Some examples of illegal or unacceptable sources include taking a cash advance on your credit card, which might not show up on your credit report, or taking help from a party who stands to gain from the transaction (like the home seller or real estate agent).

If you did receive a large deposit recently, you may want to wait 60 days before applying for a mortgage. At that point, the funds become “seasoned,” meaning they are now your funds, despite the source. While it’s still not a good idea to take funds from a party with interest in the transaction, waiting 60 days could be a solution if your family member paid you back for a recent vacation or you sold a car to a family member and didn’t document the transaction.

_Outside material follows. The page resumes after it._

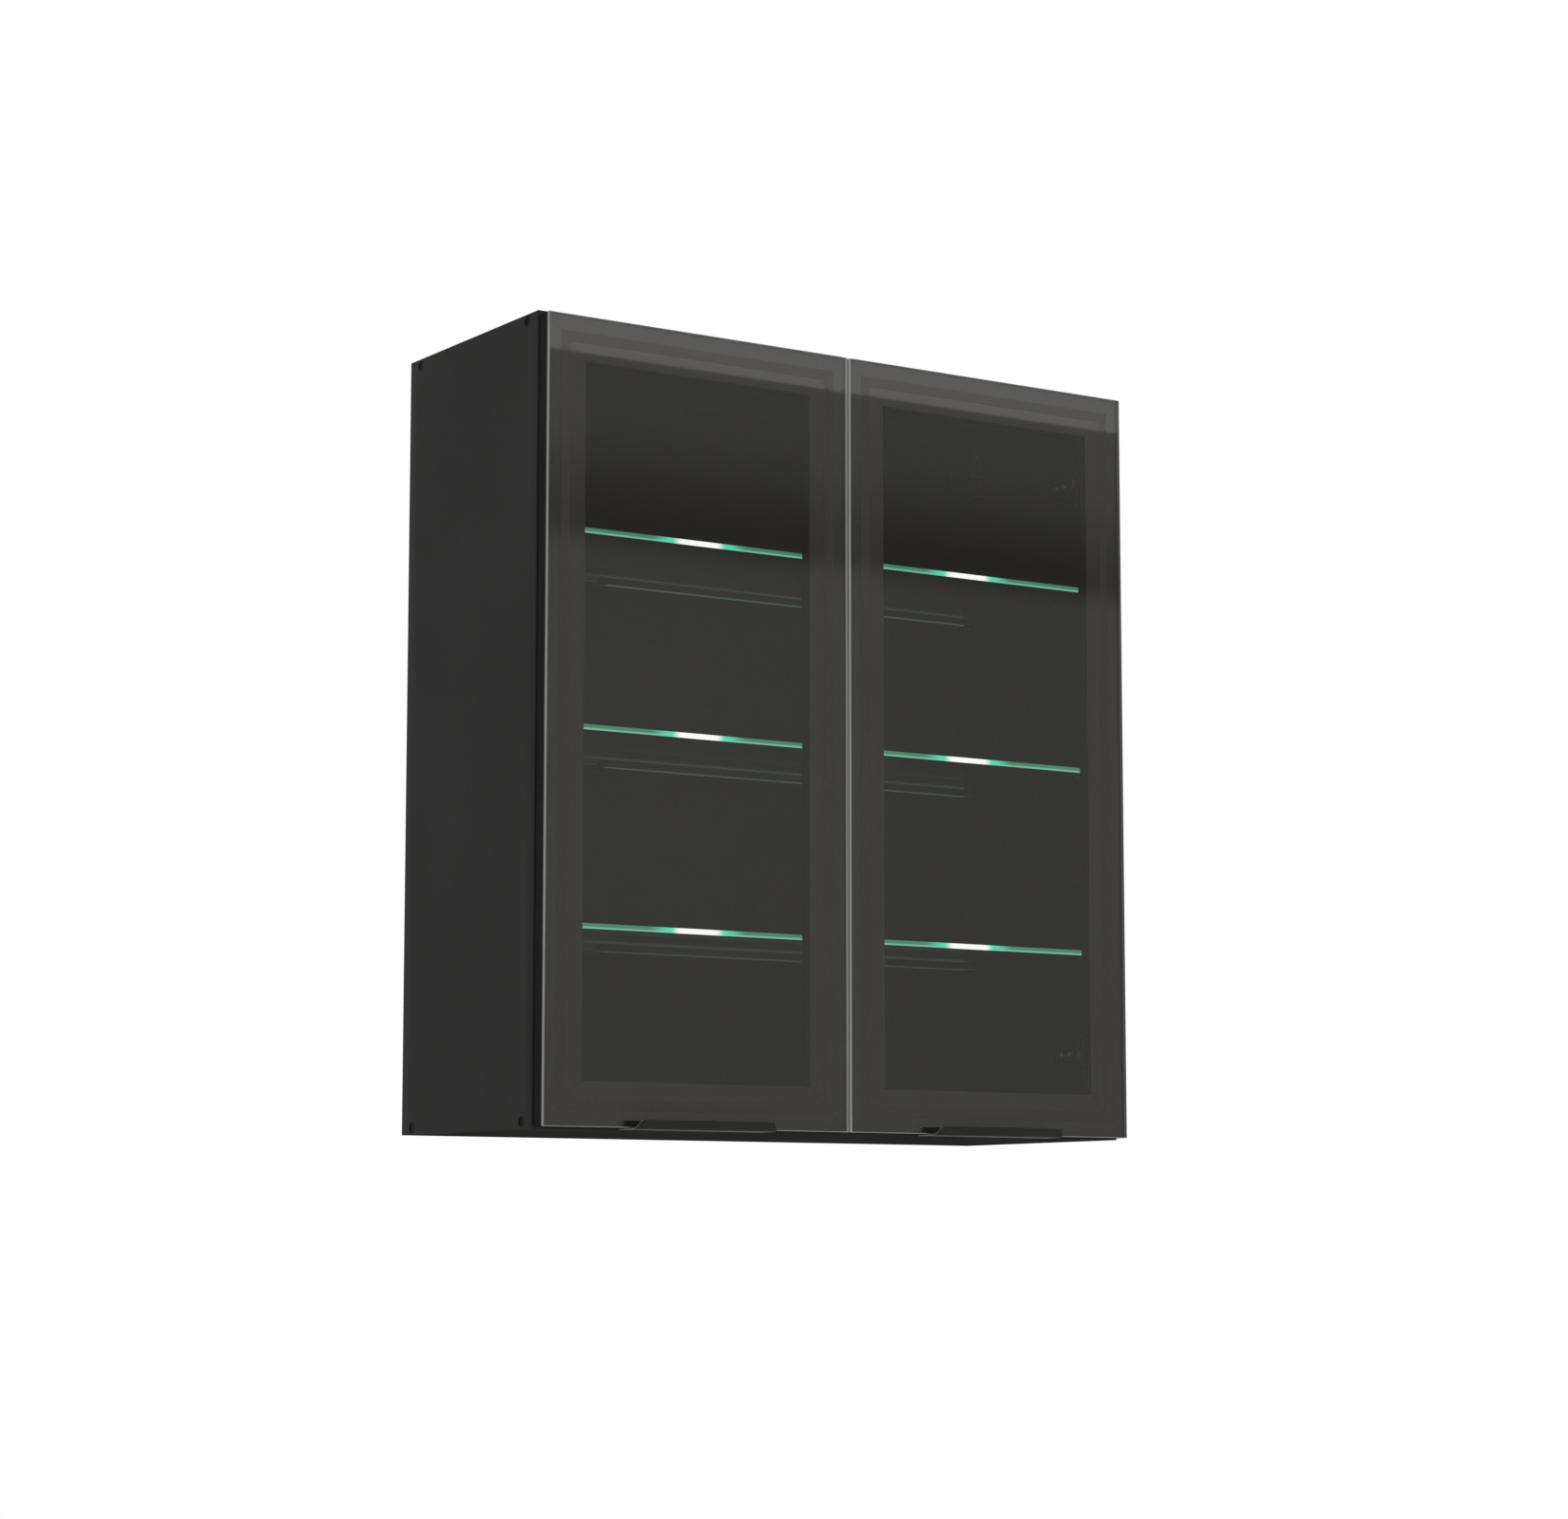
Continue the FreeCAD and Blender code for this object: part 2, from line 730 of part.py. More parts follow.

3. Regular payments, irregular activities

 

Watch out for a monthly payment that does not correspond to a credit account disclosed on your application. Your credit report typically will pull in your credit cards, auto and student loans, and other debt accounts. But some creditors don’t report to the major credit bureaus.

For instance, if you got a private, personal or business loan from an individual instead of a bank, those debt details may not show up on your credit report. The monthly $300 automatic payment on your bank statement, however, is likely to alert the lender of a non-disclosed credit account.

The bottom line

 

When all is said and done, it’s a good idea to begin organizing your bank activity and statements before applying for a loan. When you start looking for a home, it’s best to have your financial information sorted in case your dream home hits the market and you have to move fast.

If you keep your bank statements top of mind in the initial search phases, you may have an easier time applying for a loan and ultimately securing it. Remember: Underwriters review your accounts once more just before closing. So, you’ll want to be sure and maintain healthy finances throughout the closing process as well.